## Exercise requirements:
Output only the lines running from the line bearing "wire_radii = [min(radius, arm_bore_bend)" through the line bearing "from math import", character for character.

** start of Data excerpts **

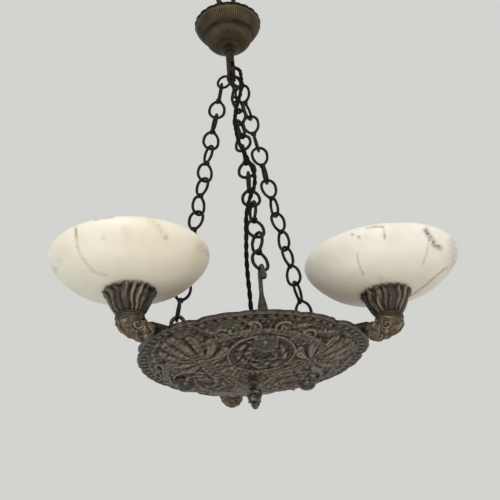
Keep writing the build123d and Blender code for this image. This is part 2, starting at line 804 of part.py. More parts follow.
# ---------------------------------------------------------------- lampholder, shade ring, bulb and bowl
socket_floor = holder_top - holder_socket_depth
bulb_base = holder_top + cap_shoulder_gap
bowl_rim = cup_lip_height + bowl_rim_height
with BuildPart() as holder_form:
    with BuildSketch(Plane.XZ):
        with BuildLine():
            Polyline(
                (nipple_radius + thread_fit, holder_bottom),
                (holder_radius - 4, holder_bottom),
                (holder_radius, holder_bottom + 5),
                (holder_radius, holder_top),
                (holder_socket_radius, holder_top),
                (holder_socket_radius, socket_floor),
                (holder_wire_hole_radius, socket_floor),
                (holder_wire_hole_radius, holder_bore_top),
                (nipple_radius + thread_fit, holder_bore_top),
                close=True,
            )
        make_face()
    revolve(axis=Axis.Z)

with BuildPart() as shade_ring_form:
    with BuildSketch(Plane.XY.offset(bowl_floor_height + running_fit)):
        Circle(shade_ring_outer_radius)
        Circle(holder_radius + thread_fit, mode=Mode.SUBTRACT)
    extrude(amount=shade_ring_height)
    fillet(shade_ring_form.faces().sort_by(Axis.Z)[-1].outer_wire().edges(), radius=1.5)

with BuildPart() as cap_form:
    with BuildSketch(Plane.XZ):
        with BuildLine():
            Polyline(
                (0, socket_floor + running_fit),
                (cap_contact_radius, socket_floor + running_fit),
                (cap_contact_radius, socket_floor + 2),
                (cap_radius, socket_floor + 5),
                (cap_radius, bulb_base),
                (0, bulb_base),
                close=True,
            )
        make_face()
    revolve(axis=Axis.Z)

bulb_middle = bulb_base + bulb_length - bulb_radius
with BuildPart() as bulb_form:
    with BuildSketch(Plane.XZ):
        with BuildLine():
            Line((0, bulb_base), (bulb_neck_radius, bulb_base))
            Spline(
                (bulb_neck_radius, bulb_base),
                (bulb_radius * 0.62, bulb_middle - bulb_radius * 0.9),
                (bulb_radius, bulb_middle),
                tangents=((0, 1), (0, 1)),
            )
            RadiusArc((bulb_radius, bulb_middle), (0, bulb_middle + bulb_radius), -bulb_radius)
            Line((0, bulb_middle + bulb_radius), (0, bulb_base))
        make_face()
    revolve(axis=Axis.Z)

bowl_foot_height = bowl_seat_height - bowl_foot_depth
with BuildPart() as bowl_form:
    with BuildSketch(Plane.XZ):
        with BuildLine():
            Polyline(
                (bowl_hole_radius, bowl_floor_height),
                (bowl_hole_radius, bowl_foot_height),
                (bowl_foot_radius, bowl_foot_height),
                (bowl_foot_radius, bowl_seat_height),
                (cup_mouth_radius, bowl_seat_height),
            )
            widest = (bowl_radius, bowl_rim - bowl_widest_drop)
            shoulder = (bowl_radius * 0.80, bowl_seat_height + bowl_rim_height * 0.36)
            lip = (bowl_radius - 4.0, bowl_rim)
            Spline((cup_mouth_radius, bowl_seat_height), shoulder, widest, tangents=((1, 0.16), (0, 1)))
            ThreePointArc(widest, (bowl_radius - 1.0, bowl_rim - 2.2), lip)
            lip_in = (bowl_radius - bowl_wall, bowl_rim - 1.5)
            ThreePointArc(lip, (bowl_radius - 6.5, bowl_rim + 0.2), lip_in)
            inner_shoulder = (bowl_radius * 0.72, bowl_floor_height + bowl_rim_height * 0.27)
            inner_floor = (bowl_foot_radius + 6, bowl_floor_height)
            Spline(lip_in, inner_shoulder, inner_floor, tangents=((-0.2, -1), (-1, 0)))
            Line(inner_floor, (bowl_hole_radius, bowl_floor_height))
        make_face()
    revolve(axis=Axis.Z)

lamp_forms = {
    "arm": arm_form,
    "cup": cup_fluted,
    "lampholder": holder_form,
    "shade_ring": shade_ring_form,
    "bulb_cap": cap_form,
    "bulb_glass": bulb_form,
    "alabaster_bowl": bowl_form,
}
for name, form in lamp_forms.items():
    for side, place in arm_places.items():
        with BuildPart() as placed:
            with Locations(station(place, lamp_radius_out)):
                add(form.part)
        finish(placed.part, f"{name}_{side}")

lamp_stations = [station(place, lamp_radius_out) for place in arm_places.values()]
with BuildPart() as cup_nipples:
    with Locations(*lamp_stations):
        add(nipple_form.part)
finish(cup_nipples.part, "cup_nipples")

with BuildPart() as cup_nuts:
    with Locations(*lamp_stations):
        add(cup_nut_form.part)
finish(cup_nuts.part, "cup_nuts")

# ---------------------------------------------------------------- terminal block
block_middle_height = centre_pad_height + block_height / 2
with BuildPart() as terminal_block:
    with BuildSketch(level_plane(centre_pad_height)):
        with Locations((0, -block_offset)):
            RectangleRounded(block_length, block_width, 1.5)
    extrude(amount=block_height)
    with BuildSketch(level_plane(centre_pad_height + block_height)):
        with Locations((0, -block_offset)):
            with GridLocations(block_length / 3, block_width / 2, 3, 2):
                Circle(block_screw_radius)
    extrude(amount=-block_height / 3, mode=Mode.SUBTRACT)
finish(terminal_block.part, "terminal_block")


# ---------------------------------------------------------------- flex and wires
def limp_radii(points):
    """Bend radii of a hanging cord: nearly half of the shorter run at each corner goes into the bend."""
    radii = []
    for before, corner, after in zip(points, points[1:], points[2:]):
        run_in = Vector(*corner) - Vector(*before)
        run_out = Vector(*after) - Vector(*corner)
        turn = radians(run_in.get_angle(run_out))
        radii.append(0.45 * min(run_in.length, run_out.length) / tan(turn / 2))
    return radii


def hung(points):
    """Route points with their heights taken from the dish's rim plane."""
    return [(x, y, height - dish_drop) for x, y, height in points]


flex_turn_height = flex_slot_bottom + flex_slot_height * 0.7
flex_way = (cos(radians(flex_slot_place)), sin(radians(flex_slot_place)))
flex_start_out = stem_radius + flex_stem_gap + flex_diameter / 2 * sin(radians(45))
flex_route = [
    (flex_start_out * flex_way[0], flex_start_out * flex_way[1], flex_turn_height - flex_start_out),
    (10, -21, 457),
    (9, -31, 438),
    (8, -37, 414),
    (2, -43, 385),
    (-8, -51, 355),
    (-11, -60, 320),
    (-10, -70, 288),
    (-3, -80, 258),
    (5, -88, 228),
    (4, -94, 203),
    (-6, -98, 180),
    (-13, -100, 152),
    (-15, -103, 122),
    (-17, -104, 95),
    (-17, -102, 68),
    (-15, -97, 42),
    (-13, -87, 20),
    (-7, -73, 2),
    (-3, -60, -9),
    (0, -47, block_middle_height),
    (0, -block_offset - block_width / 2, block_middle_height),
]
flex_radii = limp_radii(flex_route)
with BuildPart() as flex:
    with BuildLine() as flex_line:
        FilletPolyline(*hung(flex_route), radius=flex_radii)
    with BuildSketch(flex_line.line ^ 0):
        Circle(flex_diameter / 2)
    sweep(path=flex_line.line)
finish(flex.part, "flex")
print("flex radii", [round(radius, 1) for radius in flex_radii])
print("flex length", round(sum(edge.length for edge in flex_line.edges()), 1))
print("flex volume", round(flex.part.volume, 1))

flex_upper_bend = 3 * flex_diameter
flex_upper_out = flex_start_out - flex_end_gap * cos(radians(45))
with BuildPart() as flex_upper:
    with BuildLine() as flex_upper_line:
        flex_corner = (0, 0, flex_turn_height - dish_drop)
        flex_leave = (
            flex_way[0] * flex_upper_out, flex_way[1] * flex_upper_out, flex_corner[2] - flex_upper_out
        )
        FilletPolyline((0, 0, -stem_top_drop), flex_corner, flex_leave, radius=flex_upper_bend)
    with BuildSketch(flex_upper_line.line ^ 0):
        Circle(flex_diameter / 2)
    sweep(path=flex_upper_line.line)
finish(flex_upper.part, "flex_upper")

wire_inner_ends = {
    "left": ((-32.0, -block_offset), (-block_length / 2, -block_offset)),
    "right": ((32.0, -block_offset), (block_length / 2, -block_offset)),
    "rear": ((-7.0, 34.0), (-11.0, 12.0), (-11.0, -block_offset + block_width / 2)),
}
with BuildPart() as arm_wires:
    for side, place in arm_places.items():
        way = (cos(radians(place)), sin(radians(place)))
        out_points = [(lamp_radius_out + x, height) for x, height in ((0, socket_floor), *bore_points)]
        out_points += [(92.0, 1.8), (76.0, -8.0), (56.0, -15.0)]
        wire_route = [(way[0] * out, way[1] * out, height) for out, height in out_points]
        wire_route += [(x, y, block_middle_height) for x, y in wire_inner_ends[side]]
        wire_radii = [min(radius, arm_bore_bend) if index < 4 else radius
                      for index, radius in enumerate(limp_radii(wire_route))]
        with BuildLine() as wire_line:
            FilletPolyline(*hung(wire_route), radius=wire_radii)
        with BuildSketch(wire_line.line ^ 0):
            Circle(wire_diameter / 2)
        sweep(path=wire_line.line)
        print("wire", side, round(sum(edge.length for edge in wire_line.edges()), 1),
              [round(radius, 1) for radius in wire_radii])
finish(arm_wires.part, "arm_wires")
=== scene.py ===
"""Looks for a three-light hanging lamp: veined alabaster bowls, cast relief bronze and iron chains.

Lengths are millimetres until a mesh is made, heights count up from the dish's rim plane, and each
sub-assembly is a class that builds its own meshes on numpy grids and dresses them.
"""

import json
import logging
from dataclasses import dataclass, field
from enum import Enum
from math import atan2, cos, hypot, pi, radians, sin

import bmesh
import bpy
import numpy as np
from mathutils import Matrix, Vector

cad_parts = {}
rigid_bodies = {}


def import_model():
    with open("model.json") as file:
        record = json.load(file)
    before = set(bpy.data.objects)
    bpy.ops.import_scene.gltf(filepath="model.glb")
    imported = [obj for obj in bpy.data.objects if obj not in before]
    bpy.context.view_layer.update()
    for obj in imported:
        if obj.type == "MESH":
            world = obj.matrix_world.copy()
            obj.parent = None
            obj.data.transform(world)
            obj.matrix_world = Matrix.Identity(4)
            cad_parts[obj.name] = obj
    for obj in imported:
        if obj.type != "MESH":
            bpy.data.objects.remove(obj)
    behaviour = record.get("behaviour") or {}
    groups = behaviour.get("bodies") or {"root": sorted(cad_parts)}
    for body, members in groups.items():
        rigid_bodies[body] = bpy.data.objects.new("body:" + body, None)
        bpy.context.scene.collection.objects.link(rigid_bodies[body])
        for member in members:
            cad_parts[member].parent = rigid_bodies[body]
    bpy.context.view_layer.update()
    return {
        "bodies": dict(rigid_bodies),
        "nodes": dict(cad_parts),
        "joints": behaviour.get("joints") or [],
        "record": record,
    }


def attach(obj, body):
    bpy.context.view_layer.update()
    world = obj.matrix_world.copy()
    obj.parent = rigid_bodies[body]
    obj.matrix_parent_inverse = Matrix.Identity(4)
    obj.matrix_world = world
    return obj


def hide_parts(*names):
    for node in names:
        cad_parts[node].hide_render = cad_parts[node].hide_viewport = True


logging.basicConfig(level=logging.INFO, format="%(message)s")
LOG = logging.getLogger("lamp")

MM = 0.001
METRE = 1000
"""Millimetres in a metre."""
RIM_DROP = 618.0
"""Suspension eye down to the dish's rim plane."""
LAMP_OUT = 185.7
"""Centre line to each lamp's own axis."""
MERGE_DISTANCE = 2e-6
"""Points of a mesh closer than this, in metres, become one."""
SHORTEST_EDGE = 1e-8
"""Edges shorter than this, in metres, are dissolved."""
WAVE_RATE = 20
"""Phase of a wave texture per unit of its scaled coordinate."""


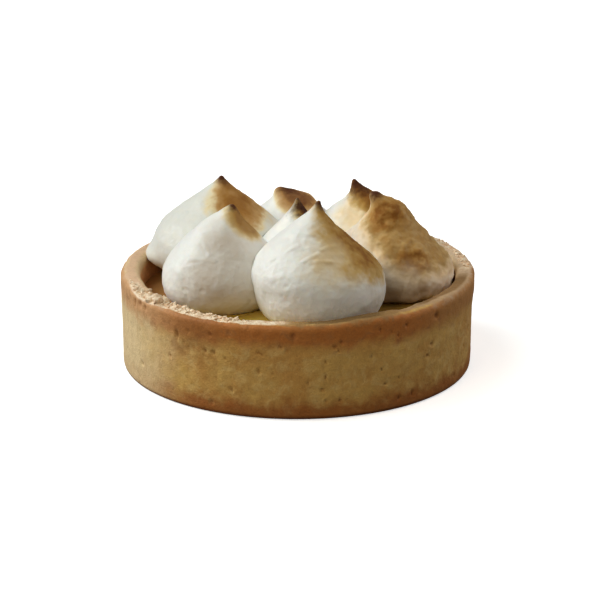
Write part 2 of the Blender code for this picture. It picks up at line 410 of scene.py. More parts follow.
kisses = {
    "meringue_front": {
        "place": (6.5, -26.4), "belly": 18.6, "bellyHeight": 10.4, "height": 33.9, "point": 1.4,
        "lean": (-0.5, 0.6), "bow": (-1.9, 0), "lumps": 0.35,
        "bulges": [(200, 0.3, 0.3), (325, 0, -0.9), (350, 0.2, 0.6), (350, 0.65, -0.6)],
        "footShare": 0.64,
        "flames": [
            ((26.6, -30, 56), 22.9, 4.8, 1), ((10.5, -46, 48), 12.5, 6, 0.5),
            ((15.5, -40, 41.4), 6.2, 4, 0.6),
        ],
        "mottled": 0.15, "tones": {"cream": rgb(226, 210, 178), "paintedShade": rgb(216, 192, 146)},
        # painted shade on the shaded front below the tip
        "paintedShades": [((10.5, -36, 44), 5.2, 3, 0.75)],
        "charAt": (0.9, 0, -0.4), "charReach": 3.8, "ripples": 0.17, "blisters": 0.15,
    },
    "meringue_front_left": {
        "place": (-21, -14), "belly": 16.9, "bellyHeight": 7.8, "height": 29.2, "point": 1.12,
        "lean": (1.2, 0.4), "curl": (1.8, 0, 0), "lumps": 0.3,
        "bulges": [(160, 0.88, 0.6)],
        "flames": [
            ((-14.9, -14.2, 44.9), 6.4, 2.4, 0.9), ((-16.2, -14.2, 49.2), 3.2, 2, 0.8),
            # this faint flame at the foot is painted warm shade, not torching
            ((-23, -33, 21), 9, 6, 0.16),
        ],
        # the shade tone and patches below are painted shade on its lower front and the shaded right of the
        # tip
        "tones": {"paintedShade": rgb(188, 170, 148)},
        "paintedShades": [
            ((-8, -32, 26), 26, 12, 0.36), ((-25.4, -29.5, 32.5), 7.5, 6, 0.6),
            ((-20.5, -24, 43), 7.5, 5, 0.55),
        ],
        "charAt": (0.6, 0, -0.3), "charReach": 3.2, "ripples": 0.16, "blisters": 0.1,
    },
    "meringue_right": {
        "place": (27.2, 0.6), "belly": 16.4, "bellyHeight": 6.4, "height": 28.6, "point": 1.75,
        "lean": (-4, 0), "curl": (-1.2, 0, 0), "lumps": 0.8, "footShare": 0.92,
        "bulges": [(6, 0.86, 5), (255, 0.45, 1.6), (275, 0, 5), (0, 0.05, -1.6), (185, 0.95, 1.4)],
        "flames": [
            ((34.5, -6.5, 41.5), 15.8, 4.5, 0.7), ((25.5, -4.5, 45.5), 9.4, 5, 1),
            ((32.6, -13.5, 34.4), 7.6, 4, 0.95),
        ],
        "mottled": 0.26,
        "tones": {
            "raw": rgb(242, 226, 204), "cream": rgb(236, 208, 164), "golden": rgb(192, 157, 98),
            "brown": rgb(170, 124, 58), "paintedShade": rgb(180, 160, 134),
        },
        # painted shade over its underside, where the front kiss shadows it
        "paintedShades": [((24, -19, 22), 12.5, 5, 1), ((33, -17, 25), 9, 5, 0.8)],
        "charAt": (0, -0.6, -0.3), "charReach": 3.5, "ripples": 0.5, "blisters": 0.25,
    },
    "meringue_middle": {
        "place": (0.9, 0.4), "belly": 13.8, "bellyHeight": 6.5, "height": 26.7, "point": 1.42,
        "lean": (-0.8, 0.4), "lumps": 0.25,
        "bulges": [(190, 0.35, 0.4)],
        "flames": [((9, 2, 50), 10, 2.5, 1), ((4.6, -1, 45.4), 6, 2.5, 1)],
        "tones": {"char": rgb(62, 28, 8)},
        "charAt": (2.5, 0, -2.1), "charReach": 7.2, "ripples": 0.18, "blisters": 0.1,
    },
    "meringue_back_left": {
        "place": (-22.1, 14), "belly": 19.1, "bellyHeight": 9.2, "height": 29.7, "point": 1.45,
        "lean": (0.5, -0.4), "lumps": 0.35,
        "bulges": [(350, 0.8, 0.5), (180, 0.42, 1.3), (170, 0.75, 1), (180, 0.1, 0.6)],
        "flames": [((-8, 11, 55), 16.3, 4, 1), ((-16, 6, 46), 9.6, 5, 0.92)],
        "tones": {
            # its raw tone is darker than the other kisses': painted shade on this back kiss
            "raw": rgb(226, 226, 217), "golden": rgb(194, 154, 96), "brown": rgb(166, 118, 54),
        },
        "charAt": (0.3, 0, 0), "charReach": 4.2, "ripples": 0.15, "blisters": 0.15,
    },
    "meringue_back": {
        "place": (-1.2, 29.4), "belly": 13, "bellyHeight": 8.2, "height": 22.4, "point": 1.3,
        "lean": (-0.4, -0.6), "curl": (-3.2, 0.2, -0.6), "lumps": 0.3,
        "bulges": [(0, 0.86, 2.4), (180, 0.82, 1.4), (180, 0.5, 1.2)],
        "flames": [((2.6, 24, 47.6), 12, 3, 1)],
        "tones": {
            "golden": rgb(200, 166, 116), "brown": rgb(176, 132, 76), "dark": rgb(124, 80, 42),
        },
        "charAt": (2.5, 0, 1), "charReach": 6, "ripples": 0.22, "blisters": 0.15,
    },
    "meringue_back_right": {
        "place": (19.5, 26), "belly": 13.8, "bellyHeight": 7, "height": 24.6, "point": 1.36,
        "lean": (-0.6, 0.2), "curl": (-2.3, 0, 0.5), "lumps": 0.45,
        "bulges": [(10, 0.8, 0.5), (190, 0.45, 1.2)],
        "flames": [((24, 22, 48), 11.8, 3.5, 1), ((18, 18, 38), 9, 5, 0.2)],
        "tones": {"cream": rgb(238, 214, 168)},
        "charAt": (1.4, 0, -0.8), "charReach": 7.4, "ripples": 0.3, "blisters": 0.2,
    },
}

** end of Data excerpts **

## Response below:
        wire_radii = [min(radius, arm_bore_bend) if index < 4 else radius
                      for index, radius in enumerate(limp_radii(wire_route))]
        with BuildLine() as wire_line:
            FilletPolyline(*hung(wire_route), radius=wire_radii)
        with BuildSketch(wire_line.line ^ 0):
            Circle(wire_diameter / 2)
        sweep(path=wire_line.line)
        print("wire", side, round(sum(edge.length for edge in wire_line.edges()), 1),
              [round(radius, 1) for radius in wire_radii])
finish(arm_wires.part, "arm_wires")
=== scene.py ===
"""Looks for a three-light hanging lamp: veined alabaster bowls, cast relief bronze and iron chains.

Lengths are millimetres until a mesh is made, heights count up from the dish's rim plane, and each
sub-assembly is a class that builds its own meshes on numpy grids and dresses them.
"""

import json
import logging
from dataclasses import dataclass, field
from enum import Enum
from math import atan2, cos, hypot, pi, radians, sin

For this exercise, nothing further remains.